**DO THIS**
Type every record exactly as it appears.

**PROVIDED RECORDS**
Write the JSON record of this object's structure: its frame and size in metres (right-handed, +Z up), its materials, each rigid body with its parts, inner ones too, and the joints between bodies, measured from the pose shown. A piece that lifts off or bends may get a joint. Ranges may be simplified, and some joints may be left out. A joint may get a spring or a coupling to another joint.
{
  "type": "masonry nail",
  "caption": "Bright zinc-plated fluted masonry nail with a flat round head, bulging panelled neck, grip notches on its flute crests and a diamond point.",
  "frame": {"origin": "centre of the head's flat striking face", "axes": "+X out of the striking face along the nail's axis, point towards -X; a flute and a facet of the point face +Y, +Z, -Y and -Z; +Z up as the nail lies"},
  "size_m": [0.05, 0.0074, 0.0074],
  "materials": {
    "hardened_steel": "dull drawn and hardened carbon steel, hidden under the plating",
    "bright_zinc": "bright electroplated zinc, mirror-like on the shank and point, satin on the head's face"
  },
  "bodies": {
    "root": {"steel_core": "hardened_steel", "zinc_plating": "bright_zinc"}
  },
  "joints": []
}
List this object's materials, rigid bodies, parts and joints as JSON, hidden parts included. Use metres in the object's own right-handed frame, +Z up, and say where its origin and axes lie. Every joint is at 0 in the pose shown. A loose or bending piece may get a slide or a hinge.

**SOLUTION TO THIS TASK**
Write the JSON record of this object's structure: its frame and size in metres (right-handed, +Z up), its materials, each rigid body with its parts, inner ones too, and the joints between bodies, measured from the pose shown. A piece that lifts off or bends may get a joint. Ranges may be simplified, and some joints may be left out. A joint may get a spring or a coupling to another joint.
{
  "type": "masonry nail",
  "caption": "Bright zinc-plated fluted masonry nail with a flat round head, bulging panelled neck, grip notches on its flute crests and a diamond point.",
  "frame": {"origin": "centre of the head's flat striking face", "axes": "+X out of the striking face along the nail's axis, point towards -X; a flute and a facet of the point face +Y, +Z, -Y and -Z; +Z up as the nail lies"},
  "size_m": [0.05, 0.0074, 0.0074],
  "materials": {
    "hardened_steel": "dull drawn and hardened carbon steel, hidden under the plating",
    "bright_zinc": "bright electroplated zinc, mirror-like on the shank and point, satin on the head's face"
  },
  "bodies": {
    "root": {"steel_core": "hardened_steel", "zinc_plating": "bright_zinc"}
  },
  "joints": []
}
List this object's materials, rigid bodies, parts and joints as JSON, hidden parts included. Use metres in the object's own right-handed frame, +Z up, and say where its origin and axes lie. Every joint is at 0 in the pose shown. A loose or bending piece may get a slide or a hinge.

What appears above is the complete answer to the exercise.